Questions to Ask Your Insurer
If your wildfire claim has been denied or underpaid, ask your insurance company to address these points:
- Did your adjuster evaluate ember exposure as a damage pathway, or only direct flame contact?
- What exposure conditions (ember density, wind direction, vegetation proximity) were documented for my specific property?
- If you are arguing I failed to mitigate, what exposure zone was my property in, and what does the NIST research say about mitigation effectiveness in that zone?
- How do you explain that identically constructed homes in the same community experienced completely different damage levels?
About This Research
The findings discussed in this article are based on two NIST publications:
- “A Case Study of a Community Affected by the Witch and Guejito Fires” (NIST Technical Note 1635, 2009) by Alexander Maranghides and William E. Mell.

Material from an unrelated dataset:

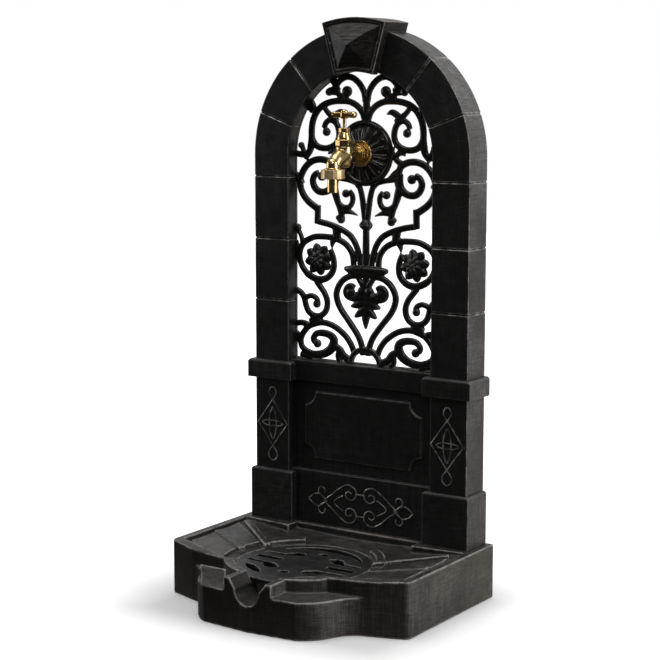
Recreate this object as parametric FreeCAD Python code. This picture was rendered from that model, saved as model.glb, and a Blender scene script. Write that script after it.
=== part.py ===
import FreeCAD, Part
import math
import os

# Garden wall fountain: a cast standpost with a pierced scroll panel, a brass bib tap and a tray
# with a lift-out grate. Millimetres, +Z up. Everything is drawn with y = 0 on the face of the
# frame, -Y to the front, and save() moves it so that the origin lies on the ground under the
# middle of the whole fountain.

V = FreeCAD.Vector

# Overall sizes
base_width = 440.0
front_reach = 303.0
frame_depth = 55.0
base_height = 86.0
face_to_middle = (front_reach + frame_depth) / 2 - frame_depth

# Frame: two pilasters and a round arch, cast as one hollow-backed channel
frame_half = 200.0
opening_half = 134.0
spring_z = 688.0
web = 7.0
wall = 6.0
reveal_depth = 22.0
foot_plate = 8.0
groove_wide = 2.4
groove_deep = 1.8
block_joints = [452.0, 552.0, 653.0]
voussoir_angles = [20.0, 49.5]
crown_z = spring_z + frame_half

# Cornice blocks and plinth blocks on the pilasters
cornice_low = 322.0
cornice_top = 352.0
cornice_proud = 9.0
plinth_top = 170.0
plinth_proud = 6.0
block_lap = 10.0
block_chamfer = 3.0

# Engraved lozenge on each pilaster
lozenge_z = 247.0
lozenge_half_wide = 26.0
lozenge_half_high = 39.0
engrave_wide = 1.8
engrave_deep = 1.2

# Keystone
key_angle = 15.7
key_bottom_z = 819.0
key_rise = 15.0
key_front = 15.0
key_border = 6.5
key_recess = 2.5
key_point = 32.0
key_point_z = 862.0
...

- “A Case Study of a Community Affected by the Witch and Guejito Fires: Report #2 — Evaluating the Effects of Hazard Mitigation Actions on Structure Ignitions” (NIST Technical Note 1796, 2013) by Alexander Maranghides, Derek McNamara, William E. Mell, Jason Trook, and Blaza Toman.
The original study (TN 1635) documented damage patterns across 274 homes using over 11,000 photographs and detailed field data. The follow-up study (TN 1796) analyzed the effectiveness of defensive actions and mitigation efforts by exposure zone. Together, these reports represent the most thorough house-by-house wildfire damage analysis ever published by a government agency. Both reports are part of NIST’s Reduced Risk of Fire Spread in Wildland-Urban Interface Communities research program.
This article is for informational purposes only and does not constitute legal advice. Insurance policies and applicable law vary by state and by policy form. Consult with a licensed professional regarding your specific situation.